## START

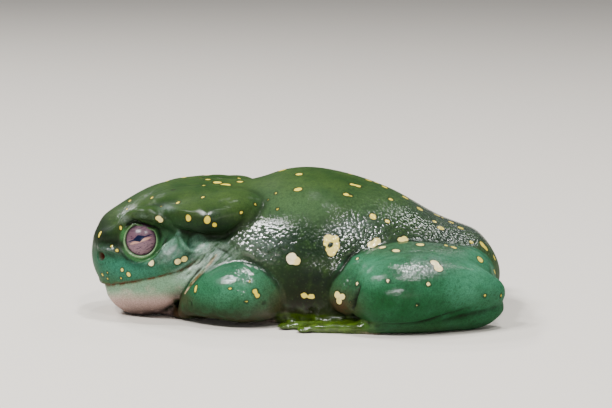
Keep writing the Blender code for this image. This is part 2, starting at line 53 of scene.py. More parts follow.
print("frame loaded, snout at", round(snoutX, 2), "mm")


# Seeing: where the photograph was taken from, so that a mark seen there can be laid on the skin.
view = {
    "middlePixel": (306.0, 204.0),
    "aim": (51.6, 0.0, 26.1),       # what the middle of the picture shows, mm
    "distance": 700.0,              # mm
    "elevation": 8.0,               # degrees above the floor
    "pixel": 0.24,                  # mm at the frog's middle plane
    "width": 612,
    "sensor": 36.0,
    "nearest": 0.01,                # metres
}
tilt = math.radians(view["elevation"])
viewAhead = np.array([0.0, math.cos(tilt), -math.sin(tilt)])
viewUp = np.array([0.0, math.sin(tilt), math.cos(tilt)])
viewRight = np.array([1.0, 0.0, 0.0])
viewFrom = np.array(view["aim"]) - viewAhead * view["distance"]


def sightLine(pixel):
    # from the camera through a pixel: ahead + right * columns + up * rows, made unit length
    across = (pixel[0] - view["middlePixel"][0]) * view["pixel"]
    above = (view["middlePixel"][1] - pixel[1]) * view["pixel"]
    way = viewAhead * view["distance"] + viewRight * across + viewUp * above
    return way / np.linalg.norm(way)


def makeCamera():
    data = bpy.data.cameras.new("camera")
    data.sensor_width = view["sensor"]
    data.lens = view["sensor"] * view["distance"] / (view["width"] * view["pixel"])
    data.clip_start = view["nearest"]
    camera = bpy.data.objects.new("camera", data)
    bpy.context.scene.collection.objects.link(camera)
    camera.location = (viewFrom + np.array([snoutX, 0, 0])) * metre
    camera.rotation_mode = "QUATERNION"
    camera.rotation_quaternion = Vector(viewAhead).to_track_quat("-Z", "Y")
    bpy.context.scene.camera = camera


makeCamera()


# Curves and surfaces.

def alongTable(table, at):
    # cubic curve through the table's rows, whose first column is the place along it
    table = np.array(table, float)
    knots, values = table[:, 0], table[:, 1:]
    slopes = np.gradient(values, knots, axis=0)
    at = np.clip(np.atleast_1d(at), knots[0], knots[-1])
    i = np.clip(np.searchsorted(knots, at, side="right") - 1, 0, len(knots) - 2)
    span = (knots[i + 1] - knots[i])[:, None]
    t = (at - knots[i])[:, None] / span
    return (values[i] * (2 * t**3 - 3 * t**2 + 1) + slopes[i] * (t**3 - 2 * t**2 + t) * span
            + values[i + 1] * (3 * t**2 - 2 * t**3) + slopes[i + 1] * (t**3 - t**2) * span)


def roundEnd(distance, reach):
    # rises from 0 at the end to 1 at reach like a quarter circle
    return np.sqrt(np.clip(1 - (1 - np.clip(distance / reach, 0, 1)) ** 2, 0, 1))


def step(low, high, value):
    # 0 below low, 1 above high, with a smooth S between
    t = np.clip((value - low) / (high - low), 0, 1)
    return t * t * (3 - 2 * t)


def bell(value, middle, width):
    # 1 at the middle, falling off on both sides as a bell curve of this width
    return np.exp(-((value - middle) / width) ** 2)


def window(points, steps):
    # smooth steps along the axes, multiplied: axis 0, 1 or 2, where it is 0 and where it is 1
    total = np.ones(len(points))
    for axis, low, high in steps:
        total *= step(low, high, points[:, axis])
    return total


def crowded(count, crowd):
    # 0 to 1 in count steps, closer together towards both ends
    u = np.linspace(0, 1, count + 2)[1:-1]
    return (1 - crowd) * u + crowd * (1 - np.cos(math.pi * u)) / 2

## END

Repeat the material word for word, in full.

→ ANSWER FOR THE TASK
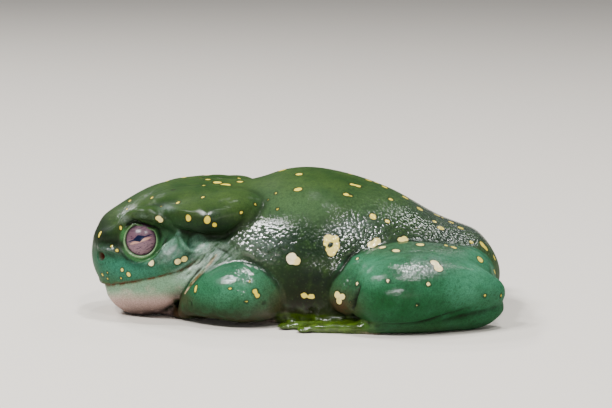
Keep writing the Blender code for this image. This is part 2, starting at line 53 of scene.py. More parts follow.
print("frame loaded, snout at", round(snoutX, 2), "mm")


# Seeing: where the photograph was taken from, so that a mark seen there can be laid on the skin.
view = {
    "middlePixel": (306.0, 204.0),
    "aim": (51.6, 0.0, 26.1),       # what the middle of the picture shows, mm
    "distance": 700.0,              # mm
    "elevation": 8.0,               # degrees above the floor
    "pixel": 0.24,                  # mm at the frog's middle plane
    "width": 612,
    "sensor": 36.0,
    "nearest": 0.01,                # metres
}
tilt = math.radians(view["elevation"])
viewAhead = np.array([0.0, math.cos(tilt), -math.sin(tilt)])
viewUp = np.array([0.0, math.sin(tilt), math.cos(tilt)])
viewRight = np.array([1.0, 0.0, 0.0])
viewFrom = np.array(view["aim"]) - viewAhead * view["distance"]


def sightLine(pixel):
    # from the camera through a pixel: ahead + right * columns + up * rows, made unit length
    across = (pixel[0] - view["middlePixel"][0]) * view["pixel"]
    above = (view["middlePixel"][1] - pixel[1]) * view["pixel"]
    way = viewAhead * view["distance"] + viewRight * across + viewUp * above
    return way / np.linalg.norm(way)


def makeCamera():
    data = bpy.data.cameras.new("camera")
    data.sensor_width = view["sensor"]
    data.lens = view["sensor"] * view["distance"] / (view["width"] * view["pixel"])
    data.clip_start = view["nearest"]
    camera = bpy.data.objects.new("camera", data)
    bpy.context.scene.collection.objects.link(camera)
    camera.location = (viewFrom + np.array([snoutX, 0, 0])) * metre
    camera.rotation_mode = "QUATERNION"
    camera.rotation_quaternion = Vector(viewAhead).to_track_quat("-Z", "Y")
    bpy.context.scene.camera = camera


makeCamera()


# Curves and surfaces.

def alongTable(table, at):
    # cubic curve through the table's rows, whose first column is the place along it
    table = np.array(table, float)
    knots, values = table[:, 0], table[:, 1:]
    slopes = np.gradient(values, knots, axis=0)
    at = np.clip(np.atleast_1d(at), knots[0], knots[-1])
    i = np.clip(np.searchsorted(knots, at, side="right") - 1, 0, len(knots) - 2)
    span = (knots[i + 1] - knots[i])[:, None]
    t = (at - knots[i])[:, None] / span
    return (values[i] * (2 * t**3 - 3 * t**2 + 1) + slopes[i] * (t**3 - 2 * t**2 + t) * span
            + values[i + 1] * (3 * t**2 - 2 * t**3) + slopes[i + 1] * (t**3 - t**2) * span)


def roundEnd(distance, reach):
    # rises from 0 at the end to 1 at reach like a quarter circle
    return np.sqrt(np.clip(1 - (1 - np.clip(distance / reach, 0, 1)) ** 2, 0, 1))


def step(low, high, value):
    # 0 below low, 1 above high, with a smooth S between
    t = np.clip((value - low) / (high - low), 0, 1)
    return t * t * (3 - 2 * t)


def bell(value, middle, width):
    # 1 at the middle, falling off on both sides as a bell curve of this width
    return np.exp(-((value - middle) / width) ** 2)


def window(points, steps):
    # smooth steps along the axes, multiplied: axis 0, 1 or 2, where it is 0 and where it is 1
    total = np.ones(len(points))
    for axis, low, high in steps:
        total *= step(low, high, points[:, axis])
    return total


def crowded(count, crowd):
    # 0 to 1 in count steps, closer together towards both ends
    u = np.linspace(0, 1, count + 2)[1:-1]
    return (1 - crowd) * u + crowd * (1 - np.cos(math.pi * u)) / 2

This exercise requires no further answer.